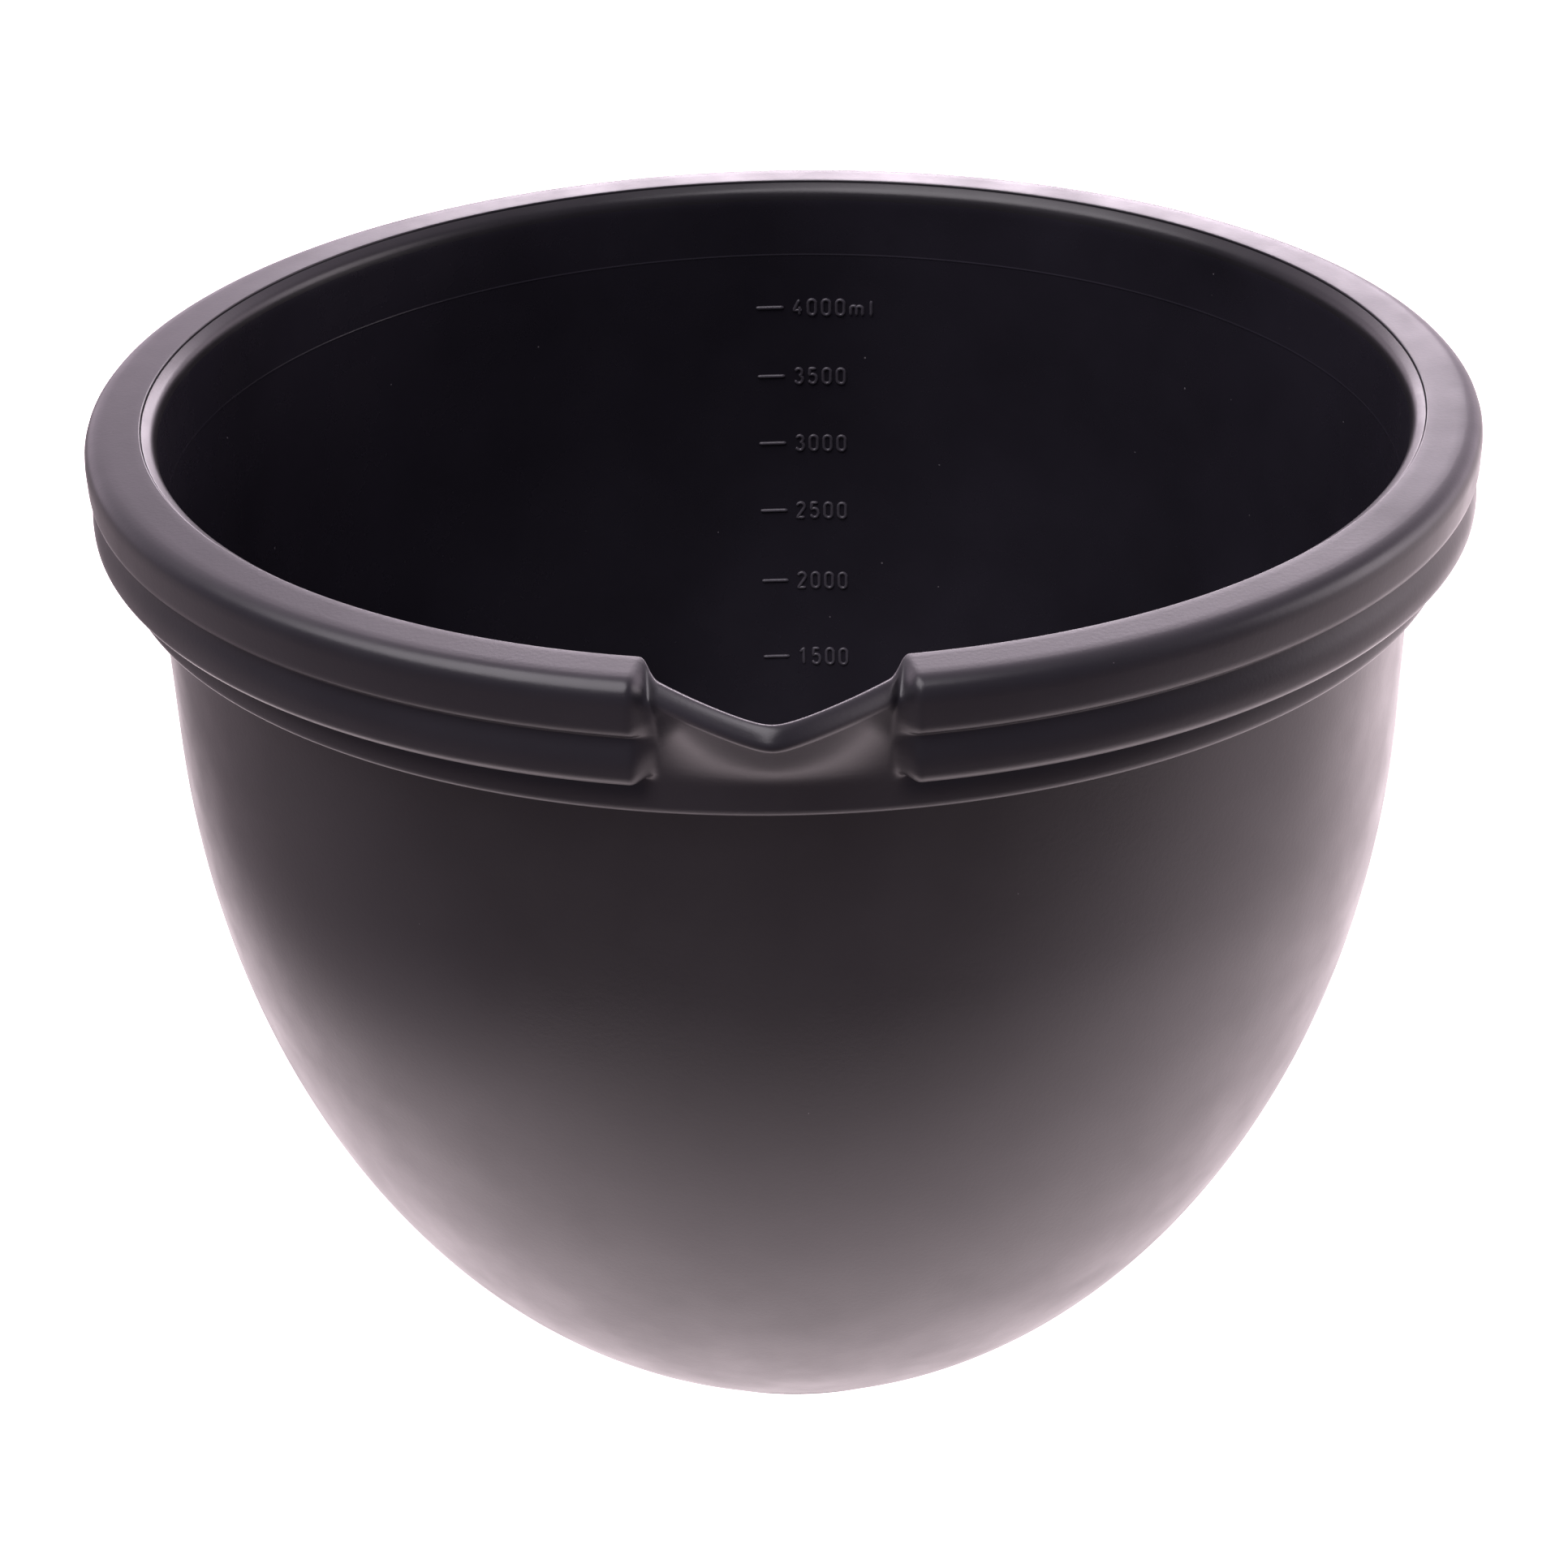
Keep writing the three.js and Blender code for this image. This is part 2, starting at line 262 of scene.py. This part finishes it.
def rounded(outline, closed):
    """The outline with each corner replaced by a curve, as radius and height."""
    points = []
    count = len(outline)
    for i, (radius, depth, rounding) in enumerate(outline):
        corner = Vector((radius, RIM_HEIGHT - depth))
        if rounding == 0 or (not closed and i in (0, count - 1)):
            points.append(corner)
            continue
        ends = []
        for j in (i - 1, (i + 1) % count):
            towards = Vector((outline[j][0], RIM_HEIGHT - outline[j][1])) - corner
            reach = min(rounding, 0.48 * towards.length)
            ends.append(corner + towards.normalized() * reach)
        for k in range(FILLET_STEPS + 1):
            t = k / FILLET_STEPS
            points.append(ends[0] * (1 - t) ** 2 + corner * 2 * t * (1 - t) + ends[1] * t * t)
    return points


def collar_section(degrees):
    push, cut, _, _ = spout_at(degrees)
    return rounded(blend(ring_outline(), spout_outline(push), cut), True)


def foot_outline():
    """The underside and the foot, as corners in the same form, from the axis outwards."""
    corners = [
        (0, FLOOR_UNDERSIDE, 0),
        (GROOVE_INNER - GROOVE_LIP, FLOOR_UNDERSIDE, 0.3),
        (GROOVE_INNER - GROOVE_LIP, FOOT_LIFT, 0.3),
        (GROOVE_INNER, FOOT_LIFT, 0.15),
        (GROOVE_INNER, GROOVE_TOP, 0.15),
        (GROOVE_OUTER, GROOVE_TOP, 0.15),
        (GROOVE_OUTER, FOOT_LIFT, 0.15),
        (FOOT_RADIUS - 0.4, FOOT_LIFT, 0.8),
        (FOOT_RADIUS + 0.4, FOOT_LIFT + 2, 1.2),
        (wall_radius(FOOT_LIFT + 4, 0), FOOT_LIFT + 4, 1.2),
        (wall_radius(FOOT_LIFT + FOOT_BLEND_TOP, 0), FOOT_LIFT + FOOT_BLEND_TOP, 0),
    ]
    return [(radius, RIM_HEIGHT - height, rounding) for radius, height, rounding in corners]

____

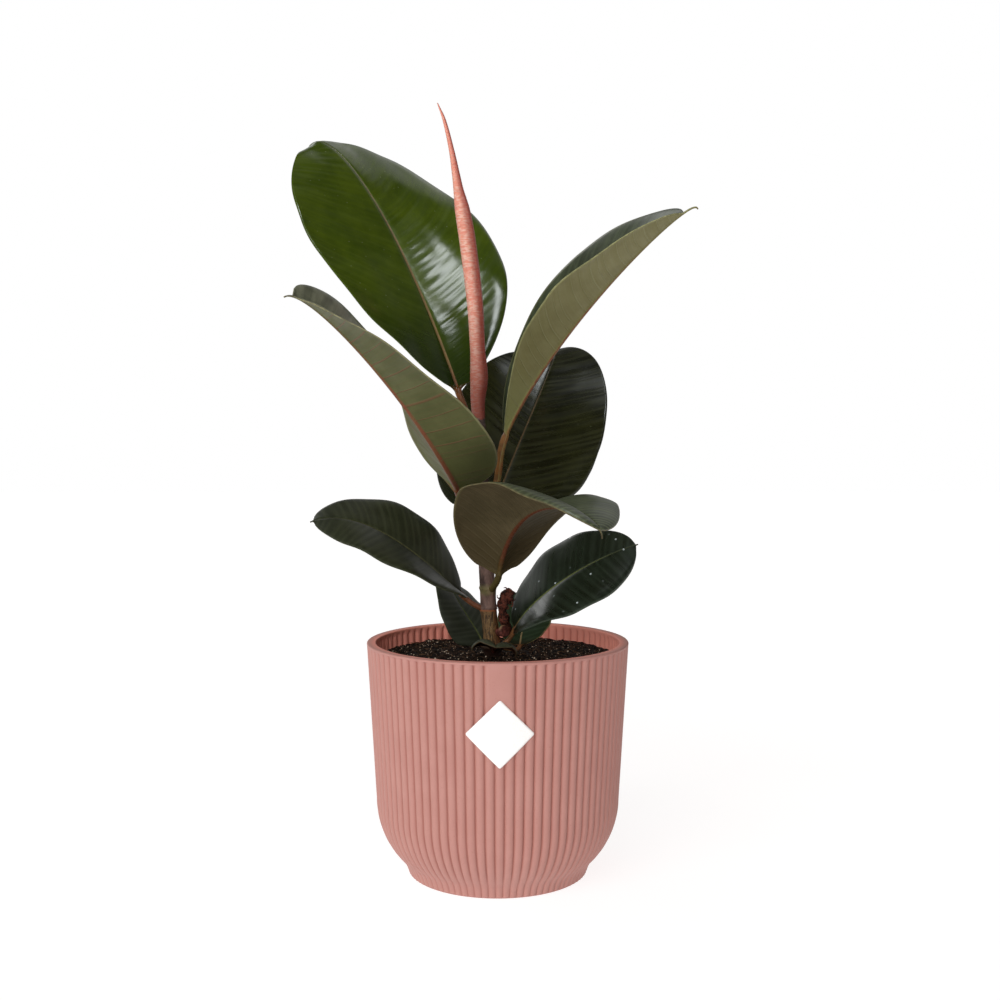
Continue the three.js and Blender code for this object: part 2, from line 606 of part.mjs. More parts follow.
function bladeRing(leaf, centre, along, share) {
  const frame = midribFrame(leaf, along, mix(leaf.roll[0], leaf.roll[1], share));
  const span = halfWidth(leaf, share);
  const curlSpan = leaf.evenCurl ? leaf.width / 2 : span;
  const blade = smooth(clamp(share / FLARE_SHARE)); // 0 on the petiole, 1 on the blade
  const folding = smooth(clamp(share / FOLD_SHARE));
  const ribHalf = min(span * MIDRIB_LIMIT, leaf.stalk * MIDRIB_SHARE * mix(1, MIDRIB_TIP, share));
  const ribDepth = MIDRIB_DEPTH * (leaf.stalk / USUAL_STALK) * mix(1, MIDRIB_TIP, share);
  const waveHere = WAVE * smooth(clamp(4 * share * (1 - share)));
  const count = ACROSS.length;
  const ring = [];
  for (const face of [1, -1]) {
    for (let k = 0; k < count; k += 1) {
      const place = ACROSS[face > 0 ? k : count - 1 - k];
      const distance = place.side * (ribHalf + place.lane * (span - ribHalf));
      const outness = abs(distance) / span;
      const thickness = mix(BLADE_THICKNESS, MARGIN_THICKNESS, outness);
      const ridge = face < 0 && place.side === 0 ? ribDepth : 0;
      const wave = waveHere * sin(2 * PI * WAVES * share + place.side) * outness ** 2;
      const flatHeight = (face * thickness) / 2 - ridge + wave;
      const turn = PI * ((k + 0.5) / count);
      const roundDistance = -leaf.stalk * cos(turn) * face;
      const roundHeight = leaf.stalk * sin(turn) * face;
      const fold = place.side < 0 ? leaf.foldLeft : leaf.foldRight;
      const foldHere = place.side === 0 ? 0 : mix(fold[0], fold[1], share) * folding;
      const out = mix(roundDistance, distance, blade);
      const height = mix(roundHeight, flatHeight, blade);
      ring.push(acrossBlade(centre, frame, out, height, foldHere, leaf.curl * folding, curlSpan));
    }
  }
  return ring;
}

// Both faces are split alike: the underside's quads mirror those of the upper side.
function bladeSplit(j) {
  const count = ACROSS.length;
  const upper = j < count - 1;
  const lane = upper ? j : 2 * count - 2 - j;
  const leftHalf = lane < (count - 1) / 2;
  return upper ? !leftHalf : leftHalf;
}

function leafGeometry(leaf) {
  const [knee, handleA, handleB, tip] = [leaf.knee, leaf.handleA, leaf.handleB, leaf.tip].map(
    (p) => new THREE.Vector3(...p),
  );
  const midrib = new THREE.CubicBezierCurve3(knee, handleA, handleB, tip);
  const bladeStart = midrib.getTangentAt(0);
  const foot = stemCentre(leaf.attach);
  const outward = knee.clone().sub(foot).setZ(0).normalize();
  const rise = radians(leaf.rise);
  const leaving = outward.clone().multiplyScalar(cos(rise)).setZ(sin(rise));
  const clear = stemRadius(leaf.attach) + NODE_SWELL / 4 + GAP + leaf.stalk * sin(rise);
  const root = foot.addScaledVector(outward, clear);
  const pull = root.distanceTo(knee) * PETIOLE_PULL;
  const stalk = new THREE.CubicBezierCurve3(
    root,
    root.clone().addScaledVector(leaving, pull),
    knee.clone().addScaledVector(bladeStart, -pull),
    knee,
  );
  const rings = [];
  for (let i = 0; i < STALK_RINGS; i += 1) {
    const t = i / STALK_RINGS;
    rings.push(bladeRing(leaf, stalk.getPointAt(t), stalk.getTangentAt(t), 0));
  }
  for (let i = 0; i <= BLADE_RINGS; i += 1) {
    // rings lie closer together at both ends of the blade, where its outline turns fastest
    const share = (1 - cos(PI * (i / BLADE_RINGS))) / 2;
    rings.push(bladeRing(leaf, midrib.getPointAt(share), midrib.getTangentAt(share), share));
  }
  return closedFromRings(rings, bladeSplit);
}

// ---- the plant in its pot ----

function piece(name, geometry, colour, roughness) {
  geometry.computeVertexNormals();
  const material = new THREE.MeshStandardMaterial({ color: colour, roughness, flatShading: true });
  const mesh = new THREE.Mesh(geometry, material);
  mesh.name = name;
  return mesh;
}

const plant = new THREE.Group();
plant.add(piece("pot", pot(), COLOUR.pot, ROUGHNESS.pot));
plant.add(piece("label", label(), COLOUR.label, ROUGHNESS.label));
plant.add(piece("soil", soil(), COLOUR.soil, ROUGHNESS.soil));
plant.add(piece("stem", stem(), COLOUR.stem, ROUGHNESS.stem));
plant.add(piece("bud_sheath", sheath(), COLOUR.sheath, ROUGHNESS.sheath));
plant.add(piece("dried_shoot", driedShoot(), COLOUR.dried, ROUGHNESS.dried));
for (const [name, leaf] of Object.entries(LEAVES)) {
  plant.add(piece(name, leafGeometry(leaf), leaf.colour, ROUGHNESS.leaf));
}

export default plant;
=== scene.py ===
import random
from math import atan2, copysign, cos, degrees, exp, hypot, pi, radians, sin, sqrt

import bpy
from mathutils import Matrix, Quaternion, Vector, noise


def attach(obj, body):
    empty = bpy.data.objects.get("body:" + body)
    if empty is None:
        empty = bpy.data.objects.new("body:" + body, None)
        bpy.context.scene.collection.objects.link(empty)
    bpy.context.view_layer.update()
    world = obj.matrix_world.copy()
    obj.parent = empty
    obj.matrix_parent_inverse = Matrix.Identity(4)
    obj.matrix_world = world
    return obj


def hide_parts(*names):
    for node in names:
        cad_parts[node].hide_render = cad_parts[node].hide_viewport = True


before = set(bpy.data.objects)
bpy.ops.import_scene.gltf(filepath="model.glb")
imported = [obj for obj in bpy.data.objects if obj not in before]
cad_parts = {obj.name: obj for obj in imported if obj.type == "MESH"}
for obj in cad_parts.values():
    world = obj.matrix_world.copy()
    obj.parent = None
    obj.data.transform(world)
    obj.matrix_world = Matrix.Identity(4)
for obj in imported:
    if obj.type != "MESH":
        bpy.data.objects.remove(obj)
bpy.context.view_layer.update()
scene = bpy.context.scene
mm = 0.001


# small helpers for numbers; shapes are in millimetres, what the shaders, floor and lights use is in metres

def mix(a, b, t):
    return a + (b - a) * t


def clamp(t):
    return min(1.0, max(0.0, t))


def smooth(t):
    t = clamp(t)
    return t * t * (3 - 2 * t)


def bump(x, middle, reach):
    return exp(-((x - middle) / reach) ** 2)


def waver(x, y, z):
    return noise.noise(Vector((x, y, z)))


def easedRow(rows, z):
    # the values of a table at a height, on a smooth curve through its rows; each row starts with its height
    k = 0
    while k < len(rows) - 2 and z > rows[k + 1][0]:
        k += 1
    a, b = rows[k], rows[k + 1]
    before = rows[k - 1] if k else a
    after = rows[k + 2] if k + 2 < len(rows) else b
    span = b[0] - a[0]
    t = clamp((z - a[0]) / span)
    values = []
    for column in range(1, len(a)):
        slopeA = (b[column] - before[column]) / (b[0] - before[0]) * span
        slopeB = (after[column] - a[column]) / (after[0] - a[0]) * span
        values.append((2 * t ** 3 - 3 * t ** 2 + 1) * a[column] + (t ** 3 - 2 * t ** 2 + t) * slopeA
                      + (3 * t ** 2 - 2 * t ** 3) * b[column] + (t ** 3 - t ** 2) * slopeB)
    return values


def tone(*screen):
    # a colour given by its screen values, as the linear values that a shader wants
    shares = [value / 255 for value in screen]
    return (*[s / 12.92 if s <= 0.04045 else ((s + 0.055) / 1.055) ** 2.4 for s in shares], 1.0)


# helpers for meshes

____

Transcribe the lines beginning at the one that contains "const plant = new THREE.Group();" and ending at the one that contains "obj.parent = empty", with nothing added or left out.

[Solution to this exercise]
const plant = new THREE.Group();
plant.add(piece("pot", pot(), COLOUR.pot, ROUGHNESS.pot));
plant.add(piece("label", label(), COLOUR.label, ROUGHNESS.label));
plant.add(piece("soil", soil(), COLOUR.soil, ROUGHNESS.soil));
plant.add(piece("stem", stem(), COLOUR.stem, ROUGHNESS.stem));
plant.add(piece("bud_sheath", sheath(), COLOUR.sheath, ROUGHNESS.sheath));
plant.add(piece("dried_shoot", driedShoot(), COLOUR.dried, ROUGHNESS.dried));
for (const [name, leaf] of Object.entries(LEAVES)) {
  plant.add(piece(name, leafGeometry(leaf), leaf.colour, ROUGHNESS.leaf));
}

export default plant;
=== scene.py ===
import random
from math import atan2, copysign, cos, degrees, exp, hypot, pi, radians, sin, sqrt

import bpy
from mathutils import Matrix, Quaternion, Vector, noise


def attach(obj, body):
    empty = bpy.data.objects.get("body:" + body)
    if empty is None:
        empty = bpy.data.objects.new("body:" + body, None)
        bpy.context.scene.collection.objects.link(empty)
    bpy.context.view_layer.update()
    world = obj.matrix_world.copy()
    obj.parent = empty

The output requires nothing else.